Begin with the line containing "pulls = [near, near" and end with the line containing "if empty is"; set down that block verbatim and nothing else.
## START Information provided
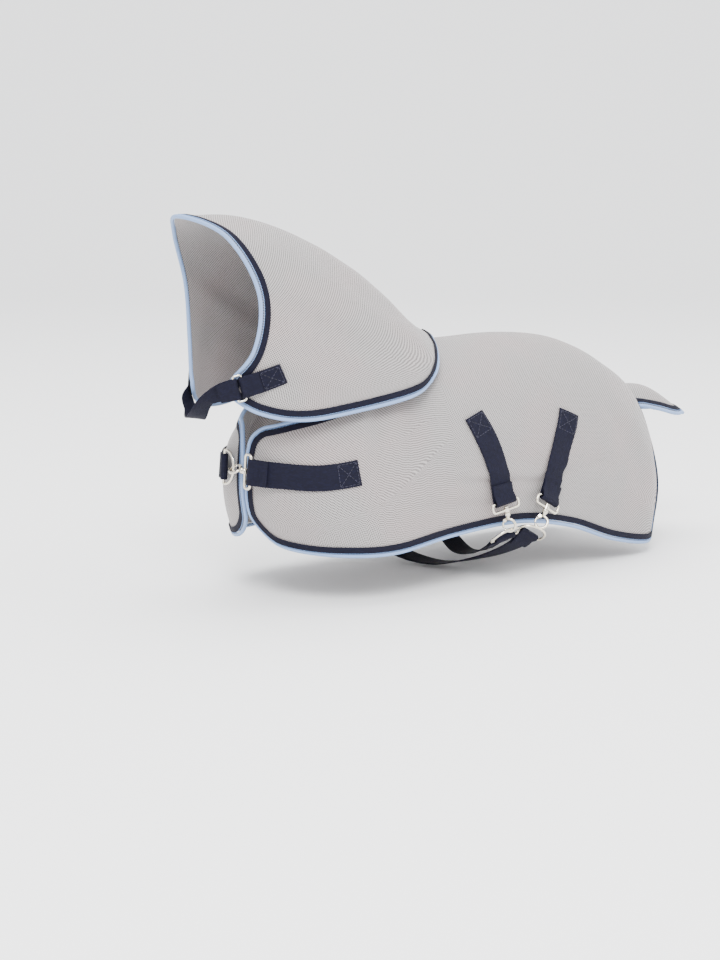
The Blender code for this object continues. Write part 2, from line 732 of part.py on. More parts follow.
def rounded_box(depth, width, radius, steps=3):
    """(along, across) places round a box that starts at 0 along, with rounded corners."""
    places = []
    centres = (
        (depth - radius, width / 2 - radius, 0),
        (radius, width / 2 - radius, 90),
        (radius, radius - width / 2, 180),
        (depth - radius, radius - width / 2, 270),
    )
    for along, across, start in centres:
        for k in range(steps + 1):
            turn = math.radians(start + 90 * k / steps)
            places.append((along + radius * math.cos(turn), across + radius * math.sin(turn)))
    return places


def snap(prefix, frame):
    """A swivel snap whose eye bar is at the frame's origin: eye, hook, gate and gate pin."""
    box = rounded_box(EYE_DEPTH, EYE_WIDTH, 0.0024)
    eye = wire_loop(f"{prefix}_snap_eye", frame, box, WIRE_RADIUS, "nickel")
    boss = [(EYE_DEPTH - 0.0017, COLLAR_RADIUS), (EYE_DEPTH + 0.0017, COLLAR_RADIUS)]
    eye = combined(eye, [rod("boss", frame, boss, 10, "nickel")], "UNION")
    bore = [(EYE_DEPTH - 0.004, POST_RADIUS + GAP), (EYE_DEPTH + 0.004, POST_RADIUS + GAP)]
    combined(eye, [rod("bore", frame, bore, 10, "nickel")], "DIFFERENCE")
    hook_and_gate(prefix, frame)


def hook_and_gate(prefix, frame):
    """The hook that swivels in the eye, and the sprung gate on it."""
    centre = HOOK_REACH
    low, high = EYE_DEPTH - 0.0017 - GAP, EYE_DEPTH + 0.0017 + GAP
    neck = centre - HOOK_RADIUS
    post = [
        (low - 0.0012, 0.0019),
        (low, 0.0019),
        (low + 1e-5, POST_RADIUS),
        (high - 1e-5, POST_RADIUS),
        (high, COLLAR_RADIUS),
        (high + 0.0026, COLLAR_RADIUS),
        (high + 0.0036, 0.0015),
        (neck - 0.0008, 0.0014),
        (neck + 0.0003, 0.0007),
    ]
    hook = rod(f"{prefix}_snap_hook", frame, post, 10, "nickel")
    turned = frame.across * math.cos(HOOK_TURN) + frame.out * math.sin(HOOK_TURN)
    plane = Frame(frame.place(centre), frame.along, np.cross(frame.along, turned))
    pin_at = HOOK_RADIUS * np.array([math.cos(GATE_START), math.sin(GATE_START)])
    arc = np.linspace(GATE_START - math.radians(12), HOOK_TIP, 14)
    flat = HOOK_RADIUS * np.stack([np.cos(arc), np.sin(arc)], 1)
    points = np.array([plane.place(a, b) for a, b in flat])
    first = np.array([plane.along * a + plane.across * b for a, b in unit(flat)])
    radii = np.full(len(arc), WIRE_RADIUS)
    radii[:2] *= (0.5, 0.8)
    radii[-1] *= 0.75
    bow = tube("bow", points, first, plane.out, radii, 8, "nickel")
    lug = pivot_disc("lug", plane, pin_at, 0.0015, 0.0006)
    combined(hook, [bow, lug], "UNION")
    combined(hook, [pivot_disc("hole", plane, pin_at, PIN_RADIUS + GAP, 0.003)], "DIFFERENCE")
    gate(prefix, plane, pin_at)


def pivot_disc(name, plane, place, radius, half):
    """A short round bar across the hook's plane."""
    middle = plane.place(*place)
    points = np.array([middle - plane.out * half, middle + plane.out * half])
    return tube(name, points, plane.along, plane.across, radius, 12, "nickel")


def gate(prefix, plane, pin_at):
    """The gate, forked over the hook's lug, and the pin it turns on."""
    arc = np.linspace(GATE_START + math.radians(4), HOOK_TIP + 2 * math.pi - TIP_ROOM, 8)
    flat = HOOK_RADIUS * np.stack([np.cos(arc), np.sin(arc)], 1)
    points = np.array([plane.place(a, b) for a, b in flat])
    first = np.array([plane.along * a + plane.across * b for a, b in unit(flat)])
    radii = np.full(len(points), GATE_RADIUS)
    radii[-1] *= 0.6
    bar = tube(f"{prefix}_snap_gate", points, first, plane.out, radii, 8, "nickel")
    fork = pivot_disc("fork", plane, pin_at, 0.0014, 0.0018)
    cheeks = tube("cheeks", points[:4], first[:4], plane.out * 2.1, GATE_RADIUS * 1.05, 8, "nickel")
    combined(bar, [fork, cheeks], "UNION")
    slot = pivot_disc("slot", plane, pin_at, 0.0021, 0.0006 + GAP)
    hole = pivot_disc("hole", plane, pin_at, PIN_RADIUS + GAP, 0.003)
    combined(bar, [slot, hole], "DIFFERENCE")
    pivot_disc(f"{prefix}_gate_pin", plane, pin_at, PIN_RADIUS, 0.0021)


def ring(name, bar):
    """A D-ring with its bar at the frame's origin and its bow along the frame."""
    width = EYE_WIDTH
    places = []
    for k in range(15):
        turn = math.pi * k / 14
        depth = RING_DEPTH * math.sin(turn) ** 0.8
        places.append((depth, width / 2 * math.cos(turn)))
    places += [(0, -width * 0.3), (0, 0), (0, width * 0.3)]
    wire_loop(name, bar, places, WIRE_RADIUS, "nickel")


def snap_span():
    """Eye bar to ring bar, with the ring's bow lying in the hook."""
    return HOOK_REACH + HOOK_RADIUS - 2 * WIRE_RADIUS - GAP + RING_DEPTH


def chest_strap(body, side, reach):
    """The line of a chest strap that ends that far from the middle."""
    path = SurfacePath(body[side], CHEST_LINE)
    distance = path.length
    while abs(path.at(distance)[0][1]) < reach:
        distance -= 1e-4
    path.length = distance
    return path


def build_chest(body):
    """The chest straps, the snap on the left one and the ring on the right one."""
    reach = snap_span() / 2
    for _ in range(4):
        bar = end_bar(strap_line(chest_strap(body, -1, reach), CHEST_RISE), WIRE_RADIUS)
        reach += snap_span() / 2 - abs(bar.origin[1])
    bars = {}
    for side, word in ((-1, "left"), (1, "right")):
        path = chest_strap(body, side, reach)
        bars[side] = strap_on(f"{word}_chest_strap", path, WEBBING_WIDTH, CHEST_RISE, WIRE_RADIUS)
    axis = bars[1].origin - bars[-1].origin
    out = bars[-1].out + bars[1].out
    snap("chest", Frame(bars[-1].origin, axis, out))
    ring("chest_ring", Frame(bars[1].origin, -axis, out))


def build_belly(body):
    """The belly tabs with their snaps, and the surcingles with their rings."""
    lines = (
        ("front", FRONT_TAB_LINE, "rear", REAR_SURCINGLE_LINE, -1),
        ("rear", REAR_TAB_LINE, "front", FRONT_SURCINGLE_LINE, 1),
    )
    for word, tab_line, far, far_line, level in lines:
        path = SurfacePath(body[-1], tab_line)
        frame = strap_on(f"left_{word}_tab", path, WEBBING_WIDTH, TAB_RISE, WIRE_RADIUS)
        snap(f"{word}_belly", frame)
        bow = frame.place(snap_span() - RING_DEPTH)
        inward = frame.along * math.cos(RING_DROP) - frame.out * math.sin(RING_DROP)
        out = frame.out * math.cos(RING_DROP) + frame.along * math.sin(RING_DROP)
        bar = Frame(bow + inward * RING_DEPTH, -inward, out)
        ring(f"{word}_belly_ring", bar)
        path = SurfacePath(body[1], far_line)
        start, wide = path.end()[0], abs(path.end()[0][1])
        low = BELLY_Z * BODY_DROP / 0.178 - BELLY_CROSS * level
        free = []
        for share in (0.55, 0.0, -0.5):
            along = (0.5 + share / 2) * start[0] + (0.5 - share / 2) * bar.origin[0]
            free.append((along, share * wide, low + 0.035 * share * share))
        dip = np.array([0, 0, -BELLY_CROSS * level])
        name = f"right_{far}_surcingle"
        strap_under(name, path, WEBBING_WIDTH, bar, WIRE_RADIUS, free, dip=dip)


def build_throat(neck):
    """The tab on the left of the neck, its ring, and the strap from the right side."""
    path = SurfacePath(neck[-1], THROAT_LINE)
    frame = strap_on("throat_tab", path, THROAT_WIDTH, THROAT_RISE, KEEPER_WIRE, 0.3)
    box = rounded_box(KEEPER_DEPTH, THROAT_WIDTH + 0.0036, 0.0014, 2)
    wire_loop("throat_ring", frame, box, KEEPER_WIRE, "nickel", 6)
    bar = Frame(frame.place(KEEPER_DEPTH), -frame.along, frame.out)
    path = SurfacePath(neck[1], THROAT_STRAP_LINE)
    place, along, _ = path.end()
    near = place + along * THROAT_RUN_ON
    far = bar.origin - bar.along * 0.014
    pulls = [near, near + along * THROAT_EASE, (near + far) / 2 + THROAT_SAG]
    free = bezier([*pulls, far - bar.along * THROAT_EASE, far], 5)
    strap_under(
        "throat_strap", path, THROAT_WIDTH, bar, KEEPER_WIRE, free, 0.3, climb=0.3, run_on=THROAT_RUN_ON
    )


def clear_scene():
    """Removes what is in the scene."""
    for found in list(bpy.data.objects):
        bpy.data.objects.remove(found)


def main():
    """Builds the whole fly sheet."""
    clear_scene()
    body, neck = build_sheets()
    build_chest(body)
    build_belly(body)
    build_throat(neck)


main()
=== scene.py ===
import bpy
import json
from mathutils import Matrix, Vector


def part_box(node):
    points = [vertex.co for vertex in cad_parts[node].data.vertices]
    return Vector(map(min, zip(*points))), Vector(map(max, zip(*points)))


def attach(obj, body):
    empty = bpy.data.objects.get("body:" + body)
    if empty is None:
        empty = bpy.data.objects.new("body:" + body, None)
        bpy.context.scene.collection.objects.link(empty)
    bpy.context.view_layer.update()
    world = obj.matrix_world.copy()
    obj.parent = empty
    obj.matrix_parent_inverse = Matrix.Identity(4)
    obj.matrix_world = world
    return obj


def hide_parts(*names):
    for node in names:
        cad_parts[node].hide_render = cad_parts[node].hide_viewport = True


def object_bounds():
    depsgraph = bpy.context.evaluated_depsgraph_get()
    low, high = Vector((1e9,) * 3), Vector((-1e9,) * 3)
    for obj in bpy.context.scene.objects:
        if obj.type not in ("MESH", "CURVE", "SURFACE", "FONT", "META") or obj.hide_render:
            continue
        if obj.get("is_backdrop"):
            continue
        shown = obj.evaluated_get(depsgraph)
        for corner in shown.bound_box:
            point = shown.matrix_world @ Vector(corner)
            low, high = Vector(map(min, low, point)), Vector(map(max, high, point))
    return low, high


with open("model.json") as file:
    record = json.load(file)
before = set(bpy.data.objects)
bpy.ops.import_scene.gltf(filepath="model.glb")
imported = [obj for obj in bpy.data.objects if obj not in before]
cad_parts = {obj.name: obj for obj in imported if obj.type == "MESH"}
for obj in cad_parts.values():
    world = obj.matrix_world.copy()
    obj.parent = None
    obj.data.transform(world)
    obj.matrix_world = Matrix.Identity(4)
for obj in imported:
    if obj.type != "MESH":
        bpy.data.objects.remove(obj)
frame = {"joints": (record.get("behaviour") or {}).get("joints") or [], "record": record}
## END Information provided
Final result:
    pulls = [near, near + along * THROAT_EASE, (near + far) / 2 + THROAT_SAG]
    free = bezier([*pulls, far - bar.along * THROAT_EASE, far], 5)
    strap_under(
        "throat_strap", path, THROAT_WIDTH, bar, KEEPER_WIRE, free, 0.3, climb=0.3, run_on=THROAT_RUN_ON
    )


def clear_scene():
    """Removes what is in the scene."""
    for found in list(bpy.data.objects):
        bpy.data.objects.remove(found)


def main():
    """Builds the whole fly sheet."""
    clear_scene()
    body, neck = build_sheets()
    build_chest(body)
    build_belly(body)
    build_throat(neck)


main()
=== scene.py ===
import bpy
import json
from mathutils import Matrix, Vector


def part_box(node):
    points = [vertex.co for vertex in cad_parts[node].data.vertices]
    return Vector(map(min, zip(*points))), Vector(map(max, zip(*points)))


def attach(obj, body):
    empty = bpy.data.objects.get("body:" + body)
    if empty is None:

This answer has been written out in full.